What you need to do ▸ Quote every line as given.

----------

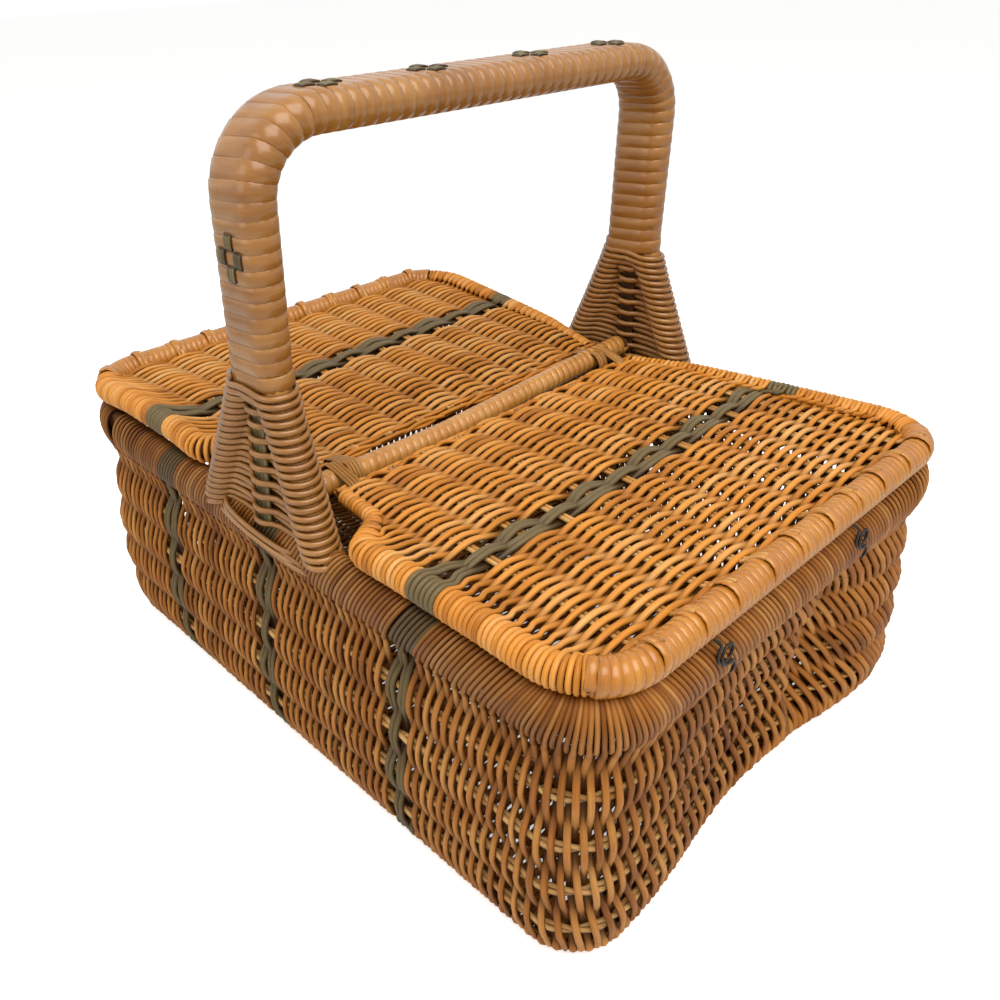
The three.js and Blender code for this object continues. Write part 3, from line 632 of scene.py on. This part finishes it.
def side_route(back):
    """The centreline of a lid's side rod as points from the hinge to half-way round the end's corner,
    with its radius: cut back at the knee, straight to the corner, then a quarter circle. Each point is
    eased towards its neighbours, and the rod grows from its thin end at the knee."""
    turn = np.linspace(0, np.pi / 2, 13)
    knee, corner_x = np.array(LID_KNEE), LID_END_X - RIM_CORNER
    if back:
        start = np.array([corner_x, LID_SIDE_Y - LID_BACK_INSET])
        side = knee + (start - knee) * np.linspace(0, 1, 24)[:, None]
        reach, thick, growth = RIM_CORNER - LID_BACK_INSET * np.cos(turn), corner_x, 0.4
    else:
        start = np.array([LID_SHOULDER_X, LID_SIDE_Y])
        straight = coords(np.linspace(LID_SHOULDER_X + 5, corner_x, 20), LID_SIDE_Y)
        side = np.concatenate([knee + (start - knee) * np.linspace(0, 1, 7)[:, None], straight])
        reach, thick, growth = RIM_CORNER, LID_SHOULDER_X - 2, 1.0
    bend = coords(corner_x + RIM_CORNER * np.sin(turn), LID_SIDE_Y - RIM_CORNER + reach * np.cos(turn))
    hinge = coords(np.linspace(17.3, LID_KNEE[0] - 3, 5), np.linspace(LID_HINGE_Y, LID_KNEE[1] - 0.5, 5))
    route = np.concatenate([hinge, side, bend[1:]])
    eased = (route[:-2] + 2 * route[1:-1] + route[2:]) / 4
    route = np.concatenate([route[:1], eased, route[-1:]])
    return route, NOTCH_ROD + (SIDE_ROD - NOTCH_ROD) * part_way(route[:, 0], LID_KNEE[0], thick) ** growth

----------

The reply ▸
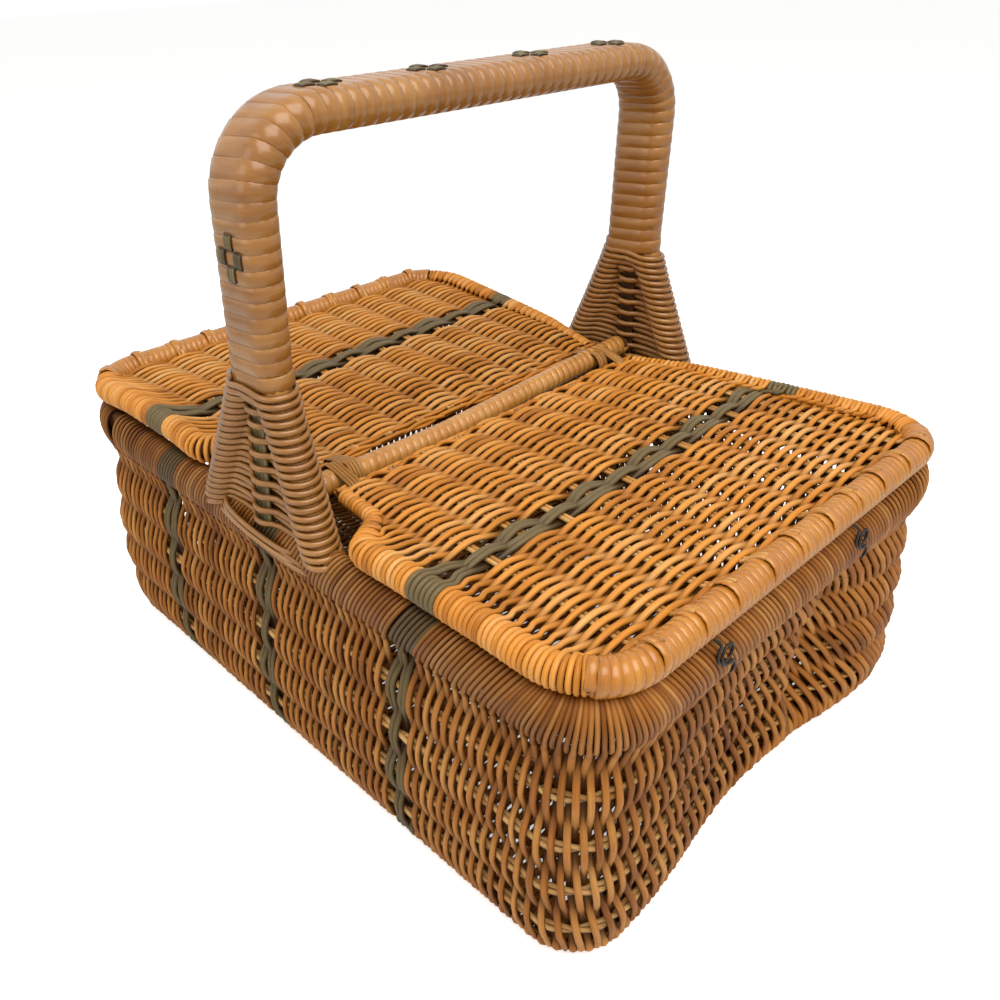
The three.js and Blender code for this object continues. Write part 3, from line 632 of scene.py on. This part finishes it.
def side_route(back):
    """The centreline of a lid's side rod as points from the hinge to half-way round the end's corner,
    with its radius: cut back at the knee, straight to the corner, then a quarter circle. Each point is
    eased towards its neighbours, and the rod grows from its thin end at the knee."""
    turn = np.linspace(0, np.pi / 2, 13)
    knee, corner_x = np.array(LID_KNEE), LID_END_X - RIM_CORNER
    if back:
        start = np.array([corner_x, LID_SIDE_Y - LID_BACK_INSET])
        side = knee + (start - knee) * np.linspace(0, 1, 24)[:, None]
        reach, thick, growth = RIM_CORNER - LID_BACK_INSET * np.cos(turn), corner_x, 0.4
    else:
        start = np.array([LID_SHOULDER_X, LID_SIDE_Y])
        straight = coords(np.linspace(LID_SHOULDER_X + 5, corner_x, 20), LID_SIDE_Y)
        side = np.concatenate([knee + (start - knee) * np.linspace(0, 1, 7)[:, None], straight])
        reach, thick, growth = RIM_CORNER, LID_SHOULDER_X - 2, 1.0
    bend = coords(corner_x + RIM_CORNER * np.sin(turn), LID_SIDE_Y - RIM_CORNER + reach * np.cos(turn))
    hinge = coords(np.linspace(17.3, LID_KNEE[0] - 3, 5), np.linspace(LID_HINGE_Y, LID_KNEE[1] - 0.5, 5))
    route = np.concatenate([hinge, side, bend[1:]])
    eased = (route[:-2] + 2 * route[1:-1] + route[2:]) / 4
    route = np.concatenate([route[:1], eased, route[-1:]])
    return route, NOTCH_ROD + (SIDE_ROD - NOTCH_ROD) * part_way(route[:, 0], LID_KNEE[0], thick) ** growth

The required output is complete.